Schon mal mit einem Bären am Mittagstisch gesessen? Keine Sorge: Er hat hervorragende Tischmanieren und weiß bestens über Schafe und Schafskäse bescheid. Ansonsten gehen die Bären den Wanderern aus dem Weg, wenn sie die Buchenwälder des Apennin durchstreifen und dessen Gipfel besteigen. All das können Sie erleben, wenn Sie mit Herbert Grabe in die Abruzzen reisen. Also: Rucksack packen, Wanderschuhe schnüren! Es geht in die Berge Süditaliens!

Wir fahren gegen den Strom. Wir fahren Richtung Abruzzen. Wir fahren also auf einer Straße der Emigration. Auf dieser Straße sind viele Abruzzesen ausgewandert und tun es heute noch. Sie wandern aus in die großen Städte Italiens, nach Deutschland, oder auch Amerika. In der Hoffnung ein besseres Leben zu finden verlassen sie ihre Heimat für immer. Am Anfang unseres Weges begleiten uns noch andere Reisende unterwegs nach Süden. Aber bevor wir in den Abruzzen ankommen, biegen sie nach links ab zu den Stränden, die weiß wie ihre Körper sind, oder sie biegen rechts ab, wo die Landschaft so klassisch und nobel wie ihr Wein ist.

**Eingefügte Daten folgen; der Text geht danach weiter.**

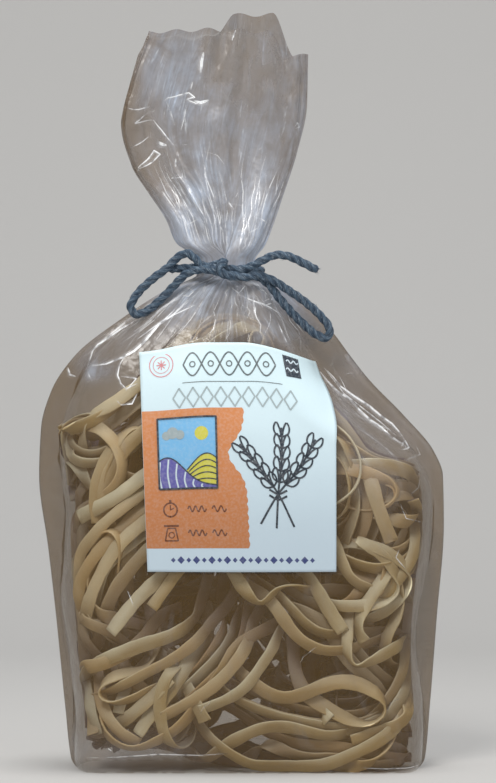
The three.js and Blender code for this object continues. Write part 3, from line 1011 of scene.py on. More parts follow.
# Ribbons that lie along the film. A row starts with their tilt in degrees, how many lie side by
# side and how far they spread. Across, height and depth behind the film follow, in turn.
STRANDS: dict[str, tuple[Row, ...]] = {
    "high_left": (
        (20, 1, 0, -50, 192, 3, -59, 187, 1, -68, 181, 1, -74, 174, 1, -78, 169, 3),
        (50, 1, 0, -98, 173, 0, -93, 169, 0, -86, 168, 0, -78, 171, 0, -69, 177, 2, -61, 183, 6),
        (40, 1, 0, -90, 174, 3, -88, 179, 2, -82, 182, 2, -76, 181, 2, -72, 177, 3, -68, 172, 6),
        (15, 1, 0, -74, 174, 4, -68, 169, 1, -62, 162, 0, -59, 153, 0, -60, 145, 0, -65, 138, 2,
         -71, 133, 6),
        (30, 2, 4, -91, 168, 3, -88, 160, 3, -81, 155, 3, -72, 154, 3, -62, 158, 4, -52, 166, 6),
        (62, 1, 0, -81, 154, 4, -78, 145, 4, -74, 138, 4, -68, 135, 5, -61, 139, 7),
        (35, 3, 9, -46, 180, 9, -60, 169, 8, -72, 161, 8, -83, 161, 8, -91, 169, 9),
        (25, 1, 0, -45, 150, 3, -52, 144, 1, -62, 137, 1, -72, 131, 1, -81, 126, 1),
    ),
    "mid_left": (
        (25, 3, 8, -45, 134, 4, -56, 125, 2, -66, 114, 1, -75, 102, 1, -79, 89, 2, -78, 78, 5),
        (20, 3, 7, -43, 122, 5, -52, 115, 2, -61, 104, 2, -68, 92, 2, -72, 79, 5),
        (50, 1, 0, -77, 101, 3, -73, 112, 1, -68, 120, 0, -62, 120, 0, -60, 112, 1, -64, 103, 4),
        (30, 3, 5, -82, 128, 6, -88, 116, 3, -90, 104, 2, -87, 91, 2, -80, 81, 3, -70, 76, 6),
        (15, 1, 0, -30, 106, 6, -40, 97, 2, -50, 89, 1, -58, 80, 1, -65, 70, 0),
        (12, 1, 0, -29, 104, 4, -34, 97, 1, -39, 90, 0, -44, 82, 0),
        (45, 2, 5, -71, 76, 5, -76, 86, 3, -75, 98, 3, -67, 106, 4, -56, 110, 6),
    ),
    "low_left": (
        (25, 1, 0, -75, 51, 4, -68, 56, 1, -58, 60, 1, -47, 64, 1, -37, 67, 1, -29, 71, 4, -23, 76, 13),
        (15, 1, 0, -87, 50, 2, -79, 52, 1, -70, 54, 1, -60, 58, 4),
        (30, 1, 0, -68, 40, 4, -60, 45, 1, -50, 50, 1, -39, 54, 1, -29, 60, 1, -21, 67, 5, -16, 73, 14),
        (45, 1, 0, -46, 52, 6, -55, 49, 2, -65, 46, 0, -70, 41, 0, -70, 36, 0, -65, 33, 0, -56, 36, 0,
         -47, 40, 2, -39, 45, 6),
        (18, 1, 0, -34, 47, 0, -41, 41, 0, -49, 34, 1, -57, 27, 4),
        (15, 1, 0, -30, 48, 5, -37, 39, 2, -44, 30, 1, -52, 18, 0),
        (25, 1, 0, -72, 26, 6, -69, 19, 2, -62, 14, 0, -53, 12, 0, -42, 16, 0, -32, 22, 0, -25, 30, 1,
         -18, 40, 2, -9, 52, 3, -2, 64, 6),
        (18, 1, 0, -40, 30, 0, -30, 33, 0, -20, 39, 0, -10, 48, 0, -2, 57, 2, 3, 66, 8, 5, 74, 17),
        (25, 1, 0, -21, 32, 1, -10, 36, 0, 2, 43, 0, 10, 54, 0, 16, 63, 3, 19, 71, 12),
        (30, 3, 8, -46, 32, 6, -33, 38, 4, -21, 48, 3, -11, 58, 5, -5, 67, 11, -3, 75, 19),
        (10, 1, 0, -26, 42, 4, -22, 35, 1, -18, 26, 0),
        (30, 2, 5, -86, 46, 5, -80, 37, 2, -76, 28, 2, -74, 19, 2),
        (20, 1, 0, -69, 34, 5, -65, 26, 3, -58, 18, 2, -51, 13, 2),
    ),
    "low_right": (
        (15, 1, 0, -1, 50, 5, 7, 44, 1, 16, 38, 0, 26, 38, 0, 35, 42, 0, 45, 46, 0, 55, 46, 0, 64, 42, 0,
         71, 37, 0, 73, 31, 0, 69, 26, 0, 61, 23, 0, 51, 26, 1, 41, 32, 3, 32, 37, 6),
        (25, 1, 0, -14, 15, 4, -6, 10, 0, 4, 4, 0, 16, 1, 0, 29, 1, 0, 42, 4, 0, 55, 10, 0, 68, 17, 0,
         80, 26, 0, 90, 36, 1, 94, 44, 4),
        (20, 1, 0, 54, 16, 0, 65, 19, 0, 77, 24, 0, 87, 33, 0, 94, 43, 2),
        (35, 1, 0, -11, 12, 4, 0, 18, 1, 13, 23, 1, 27, 22, 1, 40, 19, 2, 55, 20, 5),
        (45, 3, 4, -5, 42, 5, 8, 35, 3, 24, 30, 2, 40, 26, 2, 57, 25, 4, 71, 30, 7),
        (20, 3, 7, 64, 19, 6, 74, 29, 3, 82, 41, 1, 88, 53, 0, 92, 64, 3),
        (12, 1, 0, -5, 101, 6, -1, 94, 2, 4, 87, 0, 10, 82, 0, 14, 86, 0, 18, 92, 0, 26, 94, 1, 33, 90, 5),
        (35, 2, 4, 14, 87, 5, 22, 79, 1, 31, 70, 1, 41, 66, 1, 52, 67, 4),
        (15, 1, 0, 29, 101, 6, 36, 91, 2, 43, 80, 0, 50, 70, 0),
        (20, 1, 0, 73, 101, 5, 67, 92, 1, 61, 84, 0, 56, 76, 0, 56, 70, 0, 60, 66, 0),
        (15, 1, 0, 47, 111, 3, 50, 104, 0, 54, 96, 0, 62, 92, 0, 69, 88, 4),
        (15, 1, 0, 52, 70, 5, 51, 61, 1, 55, 52, 0, 65, 56, 0, 74, 61, 0, 84, 64, 2),
        (25, 1, 0, 75, 99, 5, 78, 88, 1, 77, 77, 1, 72, 67, 3),
        (30, 2, 6, 63, 82, 7, 74, 97, 4, 82, 110, 3, 87, 122, 5),
        (30, 3, 7, 10, 19, 8, 29, 12, 5, 49, 12, 4, 67, 8, 6),
        (25, 2, 6, 29, 84, 8, 44, 76, 6, 55, 59, 6, 69, 44, 8),
    ),
    "high_right": (
        (66, 1, 0, 42, 172, 5, 51, 167, 1, 58, 160, 0, 60, 150, 0, 58, 142, 0, 52, 136, 0, 44, 132, 4),
        (20, 1, 0, 51, 163, 5, 60, 160, 1, 71, 158, 0, 80, 157, 0, 86, 160, 4),
        (20, 1, 0, 57, 152, 4, 68, 153, 0, 78, 150, 0, 87, 146, 0, 93, 139, 0, 96, 131, 3),
        (10, 1, 0, 60, 153, 4, 64, 140, 0, 68, 128, 0, 74, 114, 0),
        (15, 1, 0, 84, 136, 0, 90, 132, 0, 94, 128, 4),
        (55, 1, 0, 67, 127, 4, 76, 125, 1, 84, 123, 1, 93, 125, 4),
        (35, 2, 5, 49, 111, 6, 61, 105, 3, 74, 104, 2, 86, 110, 2, 94, 122, 4),
        (25, 3, 8, 47, 168, 8, 56, 153, 7, 62, 132, 6, 55, 110, 8),
        (30, 2, 7, 60, 130, 7, 71, 138, 5, 82, 139, 5, 92, 132, 6),
        (25, 2, 5, 42, 184, 9, 52, 176, 7, 62, 166, 6, 72, 160, 6, 84, 152, 8),
        (40, 2, 6, 97, 124, 4, 92, 111, 4, 81, 101, 4, 67, 99, 5, 54, 104, 8),
    ),
    "top": (
        (30, 4, 5, -31, 208, 7, -26, 220, 4, -17, 229, 3, -5, 232, 3, 7, 230, 4, 16, 221, 6),
        (25, 3, 6, -23, 208, 5, -14, 217, 2, -3, 225, 2, 8, 231, 5),
        (60, 1, 0, 4, 212, 4, 4, 219, 1, 8, 223, 1, 13, 221, 1, 14, 216, 1, 10, 211, 4),
        (35, 3, 6, -46, 194, 9, -38, 206, 8, -28, 215, 7, -16, 219, 7),
    ),
}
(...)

Ehrenbürgerwürde für Madonna

Heute leben 1,28 Millionen Menschen in der Region Abruzzen, also 250000 weniger als vor 25 Jahren; man bedenke daß Pescara ,die größte Stadt in den Abruzzen, gerade 130.000 Einwohner hat. Der Großteil der Emigranten stammt aus dem Landesinneren, wo noch bis vor wenigen Jahren die Ökonomie von der Landwirtschaft bestimmt war. Unter den Zahlreichen, die aus dem Dorf Pacentro nach Amerika gingen, waren 1929 auch Michelina e Gaetano Ciccone. Ihre Enkelin Louisa Maria Ciccone ist inzwischen die Bekannteste Abruzzesin; Beruf: Megastar; Künstlername: Madonna. Die Gemeinde Pacentro hat ihr die Ehrenbürgerwürde verliehen, aber bisher kam Madonna noch nicht vorbei, um die Urkunde abzuholen.

Wir folgen. Wir folgen Herbert Grabe. Wir folgen also einem Menschen, der die Wanderweg der Abruzzen kennt, wie nur wenige andere. Wanderführer ist eher aus Leidenschaft, denn von Beruf. Schon in jungen Jahren bereiste er Italien von Südtirol bis Sizilien. 1986 überwältigte ihn die wilde Schönheit der abruzzesischen Berge. Dies veränderte sein Leben.

Leidenschaft und Glück

Damals war er Geschäftsführer des Bund Naturschutz Bildungswerk und organisierte Exkursionen im Rahmen der Umwelterziehung. Logischerweise wählte er dann auch die Abruzzen als Ziel der Reisen. Die Leidenschaft für diese Region und der Wunsch, ihre intakte Natur bekannter zu machen, um sie besser schützen zu können, brachte ihn dazu, ein Reiseunternehmen zu gründen, spezialisiert auf Wanderreisen in die Nationalparks der Abruzzen. Seine Unternehmen "Erde und Wind" ist sehr klein: der Sekretär, der Buchhalter, der Wanderführer und der Chef heißen alle Herbert Grabe. Er verließ einen sicheren Arbeitsplatz und fand etwas unbezahlbares: Glück.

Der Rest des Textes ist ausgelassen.